A pandemia do novo coronavírus virou o planeta de cabeça para baixo e colocou a população de cabelos em pé. No campo do trabalho não foi diferente. Entre o "novo normal" e o tão esperado futuro pós-Covid-19 sobram interrogações. Mas não faltam também reflexões e teorias sobre os desdobramentos da atual sobreposição de crises, sanitária, política, econômica e social. Por aqui, há quem preveja para logo adiante um cenário distópico, algo semelhante aos filmes "Bacurau", "Coringa" e "Parasita".
A comparação quem faz é o professor de sociologia do trabalho da Unicamp (Universidade Estadual de Campinas), Ricardo Antunes. O sociólogo destaca um elemento comum nos três filmes: uma revolta que emerge das camadas mais vulneráveis da sociedade.
Caso não tenho visto algum deles, atenção porque lá vem spoiler. Em "Bacurau" (de Kleber Mendonça Filho e Juliano Dornelles), uma pequena população vilipendiada do sertão brasileiro se mistura com um núcleo armado de narcotraficantes para se defender de estrangeiros; no final de "Coringa" (de Todd Phillips), o vilão destroçado vira líder de uma revolta que propõe morte aos ricos; e em "Parasita" (de Bong Joon Ho), o operário coreano mata seu patrão com uma facada bem no coração.
"Uma parcela da humanidade vai explodir", alerta o professor. Segundo ele, no Brasil, antes da pandemia, 40% da classe trabalhadora estava na informalidade e o cenário deve ficar ainda mais complicado. "A tendência empurra para um quadro acentuado de precarização das condições de trabalho, se nada mudar em dois anos esse percentual sobe para 60%".
Se o futuro será mesmo semelhante à ficção, não se sabe. Mas a realidade atual de precarização do trabalho já inspira o cinema dos dias de hoje. É o caso do filme "Você não estava lá", do cineasta britânico Ken Loach. O longa, que estreou há poucos meses no Brasil, retrata a uberização do trabalho (atividades mediadas por aplicativos e plataformas digitais) na Inglaterra.
O filme propõe uma reflexão muito atual sobre uma suposta liberdade ilusória oferecida pela tecnologia, e expõe como na realidade ela tem sido usada para explorar uma parte relevante da classe trabalhadora.
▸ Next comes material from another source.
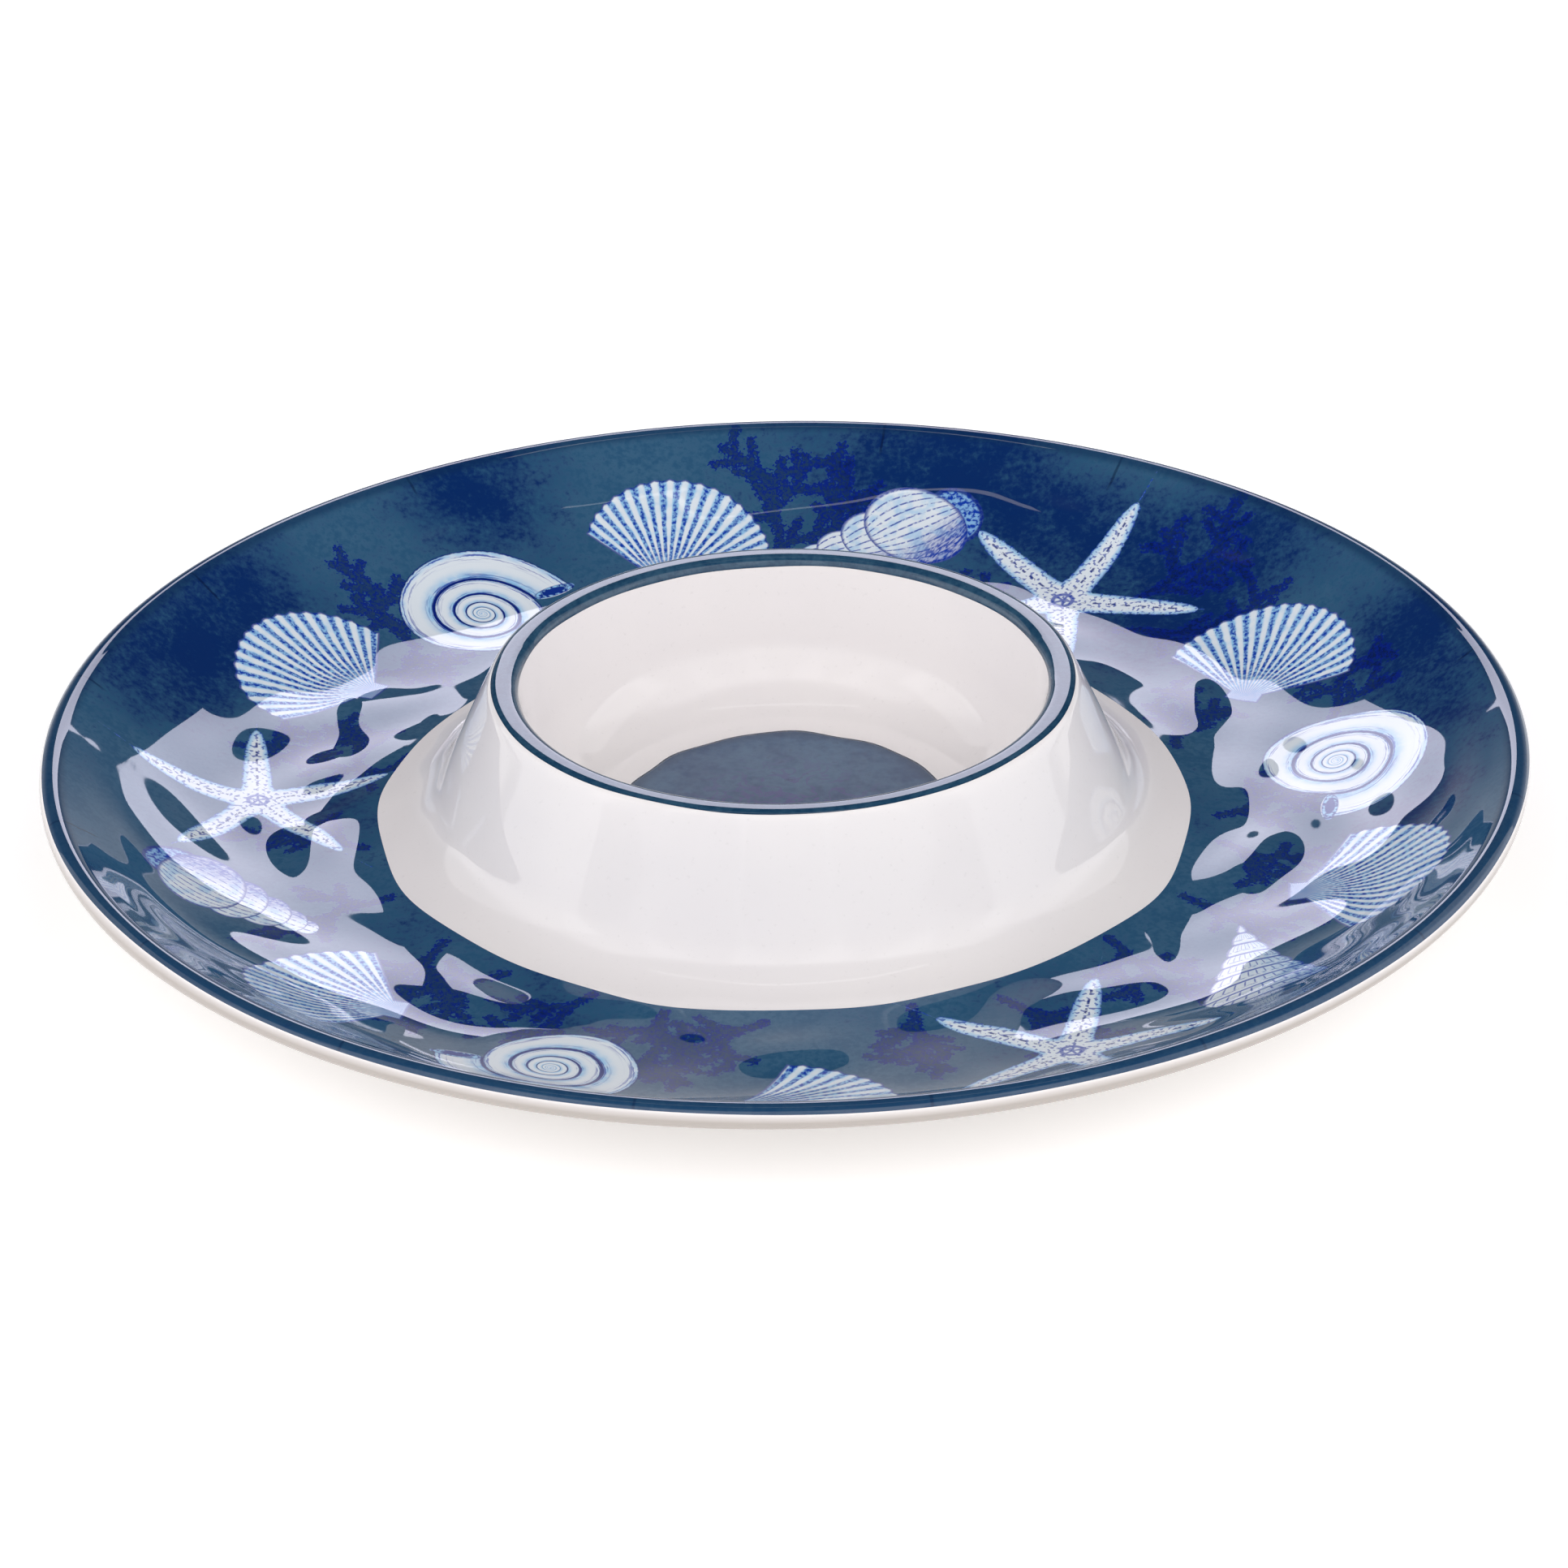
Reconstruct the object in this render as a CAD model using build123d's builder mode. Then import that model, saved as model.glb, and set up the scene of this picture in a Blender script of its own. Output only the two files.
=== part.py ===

Na trama, o protagonista Ricky Turner (Kris Hitchen), profissional da construção civil, desempregado e sem oportunidades, consegue uma colocação em um serviço de entregas. Porém o CEO de empresa avisa que ele não será um "empregado", mas seu próprio patrão. Dono de seu tempo, mas também responsável por riscos, custos e infraestrutura para o trabalho.